• [What needs to be done] Nothing should be output except the lines from the one containing "Turn this picture" through the one containing "import Module from 'manifold-3d';", both ends included, each repeated exactly.

:: Records ::

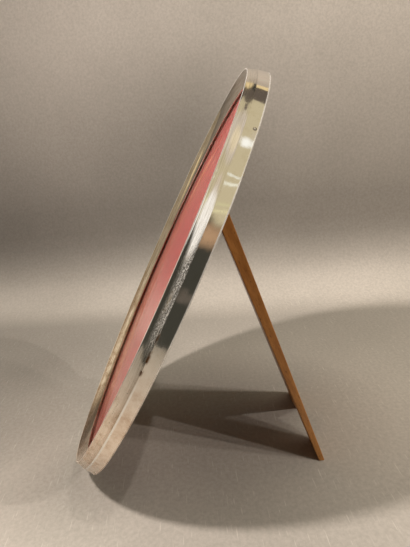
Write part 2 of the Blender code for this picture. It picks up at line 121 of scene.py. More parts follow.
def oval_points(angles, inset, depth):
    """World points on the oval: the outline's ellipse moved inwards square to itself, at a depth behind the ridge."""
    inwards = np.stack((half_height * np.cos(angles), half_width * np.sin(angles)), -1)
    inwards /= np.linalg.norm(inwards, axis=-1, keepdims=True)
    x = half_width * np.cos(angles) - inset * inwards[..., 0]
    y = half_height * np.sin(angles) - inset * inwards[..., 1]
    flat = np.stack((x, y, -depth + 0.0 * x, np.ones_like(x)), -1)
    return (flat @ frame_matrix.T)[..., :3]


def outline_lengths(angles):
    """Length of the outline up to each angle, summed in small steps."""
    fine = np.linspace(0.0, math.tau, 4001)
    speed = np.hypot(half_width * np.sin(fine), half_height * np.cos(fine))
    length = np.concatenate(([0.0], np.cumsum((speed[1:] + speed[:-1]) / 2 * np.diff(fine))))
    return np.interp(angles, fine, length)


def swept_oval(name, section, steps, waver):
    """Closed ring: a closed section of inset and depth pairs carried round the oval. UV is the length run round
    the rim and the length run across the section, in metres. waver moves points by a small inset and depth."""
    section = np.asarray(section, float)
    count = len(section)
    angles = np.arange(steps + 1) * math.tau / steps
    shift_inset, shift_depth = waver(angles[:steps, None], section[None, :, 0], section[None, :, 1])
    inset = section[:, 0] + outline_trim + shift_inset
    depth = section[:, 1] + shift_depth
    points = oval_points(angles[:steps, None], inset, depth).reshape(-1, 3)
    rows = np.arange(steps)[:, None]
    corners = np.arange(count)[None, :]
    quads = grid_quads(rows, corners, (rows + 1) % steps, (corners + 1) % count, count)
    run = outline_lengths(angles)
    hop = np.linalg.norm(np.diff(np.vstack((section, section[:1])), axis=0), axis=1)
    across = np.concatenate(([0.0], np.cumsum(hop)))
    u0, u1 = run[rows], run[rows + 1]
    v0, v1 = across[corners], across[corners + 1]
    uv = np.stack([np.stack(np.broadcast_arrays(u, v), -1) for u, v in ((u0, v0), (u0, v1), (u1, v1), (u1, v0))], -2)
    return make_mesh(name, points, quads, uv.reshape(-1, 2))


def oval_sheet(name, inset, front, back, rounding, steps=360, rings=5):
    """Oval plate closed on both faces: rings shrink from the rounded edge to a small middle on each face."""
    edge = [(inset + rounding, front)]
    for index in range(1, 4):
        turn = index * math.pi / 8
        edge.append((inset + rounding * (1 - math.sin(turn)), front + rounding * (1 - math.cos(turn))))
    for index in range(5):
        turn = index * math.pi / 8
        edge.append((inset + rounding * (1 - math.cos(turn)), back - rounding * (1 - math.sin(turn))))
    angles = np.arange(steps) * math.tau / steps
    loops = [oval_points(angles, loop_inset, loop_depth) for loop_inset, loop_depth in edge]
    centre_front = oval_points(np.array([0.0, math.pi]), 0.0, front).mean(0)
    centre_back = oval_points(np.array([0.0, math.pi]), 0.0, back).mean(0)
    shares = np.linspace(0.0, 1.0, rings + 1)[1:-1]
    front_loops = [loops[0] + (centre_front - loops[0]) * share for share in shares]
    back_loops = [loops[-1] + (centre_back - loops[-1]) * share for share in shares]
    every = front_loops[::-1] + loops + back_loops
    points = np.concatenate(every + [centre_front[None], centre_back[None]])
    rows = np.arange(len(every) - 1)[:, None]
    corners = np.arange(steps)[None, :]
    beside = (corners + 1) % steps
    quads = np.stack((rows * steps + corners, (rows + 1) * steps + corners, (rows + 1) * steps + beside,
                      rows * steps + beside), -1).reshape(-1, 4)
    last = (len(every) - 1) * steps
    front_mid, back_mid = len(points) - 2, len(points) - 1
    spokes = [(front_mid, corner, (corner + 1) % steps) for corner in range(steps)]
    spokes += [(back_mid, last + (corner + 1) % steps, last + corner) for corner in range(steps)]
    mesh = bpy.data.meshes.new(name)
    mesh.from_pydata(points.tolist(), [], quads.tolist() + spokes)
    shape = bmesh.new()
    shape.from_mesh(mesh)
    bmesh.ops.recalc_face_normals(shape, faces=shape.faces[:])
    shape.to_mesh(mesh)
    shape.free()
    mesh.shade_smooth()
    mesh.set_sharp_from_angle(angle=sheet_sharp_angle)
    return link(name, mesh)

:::
:: Records ::

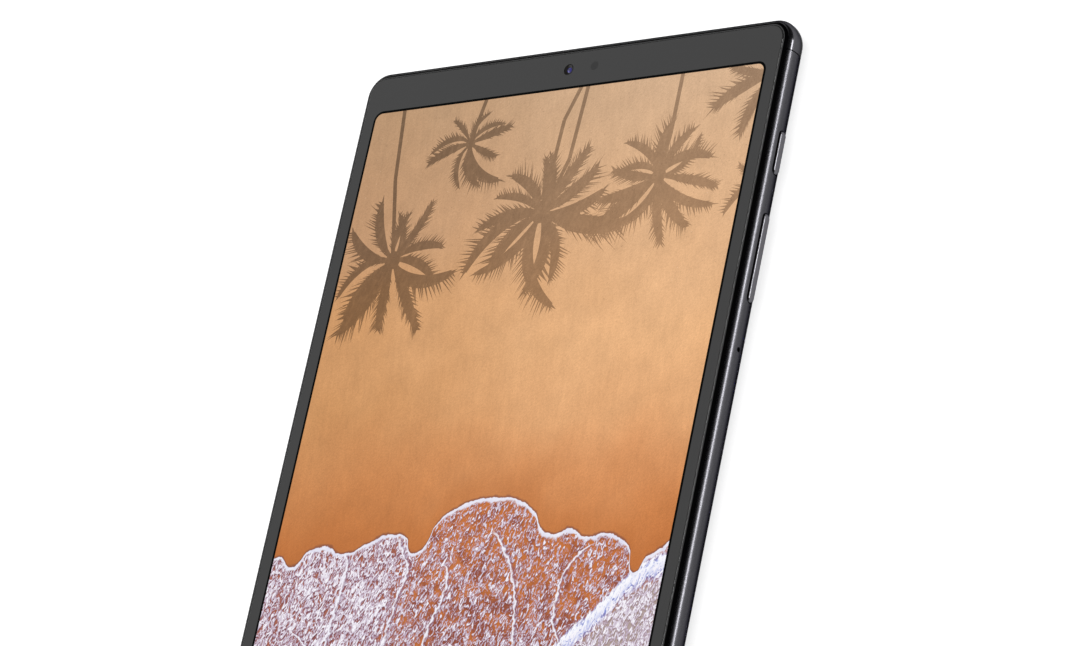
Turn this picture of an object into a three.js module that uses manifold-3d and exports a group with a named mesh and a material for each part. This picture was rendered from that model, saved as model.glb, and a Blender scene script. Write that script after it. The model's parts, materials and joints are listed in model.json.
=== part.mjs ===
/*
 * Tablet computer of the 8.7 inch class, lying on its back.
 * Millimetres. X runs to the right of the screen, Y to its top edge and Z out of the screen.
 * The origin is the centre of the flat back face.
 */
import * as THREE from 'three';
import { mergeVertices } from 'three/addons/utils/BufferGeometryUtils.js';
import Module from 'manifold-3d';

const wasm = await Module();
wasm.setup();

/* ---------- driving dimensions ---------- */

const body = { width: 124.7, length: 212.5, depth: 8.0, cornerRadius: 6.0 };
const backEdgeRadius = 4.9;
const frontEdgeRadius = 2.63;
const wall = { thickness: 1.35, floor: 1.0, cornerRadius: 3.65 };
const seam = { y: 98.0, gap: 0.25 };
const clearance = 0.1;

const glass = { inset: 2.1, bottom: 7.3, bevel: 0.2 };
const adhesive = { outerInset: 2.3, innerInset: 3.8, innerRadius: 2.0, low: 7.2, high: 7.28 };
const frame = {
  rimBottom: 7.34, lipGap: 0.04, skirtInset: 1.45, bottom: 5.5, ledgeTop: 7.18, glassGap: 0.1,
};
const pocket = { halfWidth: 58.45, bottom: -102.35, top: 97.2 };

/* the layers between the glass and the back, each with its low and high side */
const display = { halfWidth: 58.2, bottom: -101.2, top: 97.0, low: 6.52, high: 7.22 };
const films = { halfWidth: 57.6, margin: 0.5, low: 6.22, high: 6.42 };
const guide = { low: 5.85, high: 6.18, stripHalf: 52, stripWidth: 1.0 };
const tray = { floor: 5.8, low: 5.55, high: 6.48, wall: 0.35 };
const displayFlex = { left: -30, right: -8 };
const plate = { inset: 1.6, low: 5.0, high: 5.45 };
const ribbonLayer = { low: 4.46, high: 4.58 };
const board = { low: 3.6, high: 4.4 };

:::
:: Records ::

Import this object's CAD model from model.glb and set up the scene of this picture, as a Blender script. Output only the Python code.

:::

• [The response]
Turn this picture of an object into a three.js module that uses manifold-3d and exports a group with a named mesh and a material for each part. This picture was rendered from that model, saved as model.glb, and a Blender scene script. Write that script after it. The model's parts, materials and joints are listed in model.json.
=== part.mjs ===
/*
 * Tablet computer of the 8.7 inch class, lying on its back.
 * Millimetres. X runs to the right of the screen, Y to its top edge and Z out of the screen.
 * The origin is the centre of the flat back face.
 */
import * as THREE from 'three';
import { mergeVertices } from 'three/addons/utils/BufferGeometryUtils.js';
import Module from 'manifold-3d';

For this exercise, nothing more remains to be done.